Ea                    =                      674.4527J/Kmole.  

Amount of time, reaction needed at 60°C.

       Using the equation InK (T2) – InK (T1) = -Ea/R (1/T2 -1/T1), and by taking T₁= 43.5°C and T₂= 60°C, the value of K would be:

LnK (333) - lnK (316.5)   =      -5607.4(-1.5655X 10^-4)

LnK (333/316.5)              =     0.87786                                             

LnK (1.05213)                 =     0.87786

LnK                                  =     [0.87786/1.05213]

K                                     =    e [(0.834364574]

K                                     =     2.30335

The rate of reaction at 60C would be: 

         Rate = K [I^-] [BrO^-] [H+] ², but K and concentrations of reaction were known, hence rate was;

                 =      2.30335 [0.01] [0.04] [0.1²]

                     =      9.2134 X 10^-6M/s

The amount of time needed for the reaction at 60˚C was;

Rate                     =       (3.33 X 10^-5 M)/dt

 Dt                       =       (9.2134 X 10^-6M/s)/ (3.33 x 10^-5M)

                    =       0.276679s 

How increase in temperature affected the reactions.

Chemical reactions increase with increase in temperature and rule of thumb held true for this experiment. As can been seen from the data above, reaction at temperature 31.5°C and 43.5˚C, which were 12°C apart, the time taken for the reaction at 43.5°C(36 seconds) almost doubled the reaction at 31.5°C (67 seconds).

Conclusion

K is constant only for a specific temperature. For various temperatures, K is related to Arrhenius equation as observed in this experiment. It was evidenced that the value of K was directly related to rate of reaction and temperature.
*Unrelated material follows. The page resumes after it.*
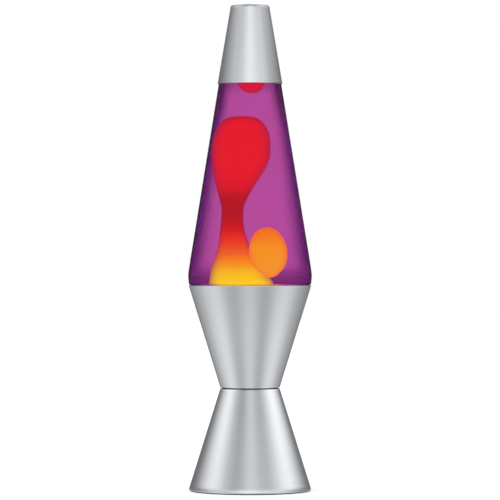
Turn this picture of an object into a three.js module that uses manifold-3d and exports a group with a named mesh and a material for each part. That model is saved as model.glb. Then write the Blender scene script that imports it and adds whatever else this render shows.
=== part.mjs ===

For instance, at 43.5°C the K value was 2.3125 X 10^-1 while at 10.2°C it was 2.925 X 10^-2 .The time taken at 43.5°C was less as compared to time taken at 10.2°C. This indicated that the increase in temperature increased both the K value and the rate of reaction. On the other hand, activation energy was independently related to the rate of reaction and the temperature. Increase in temperature lowered the activation energy while increased the rate of reaction.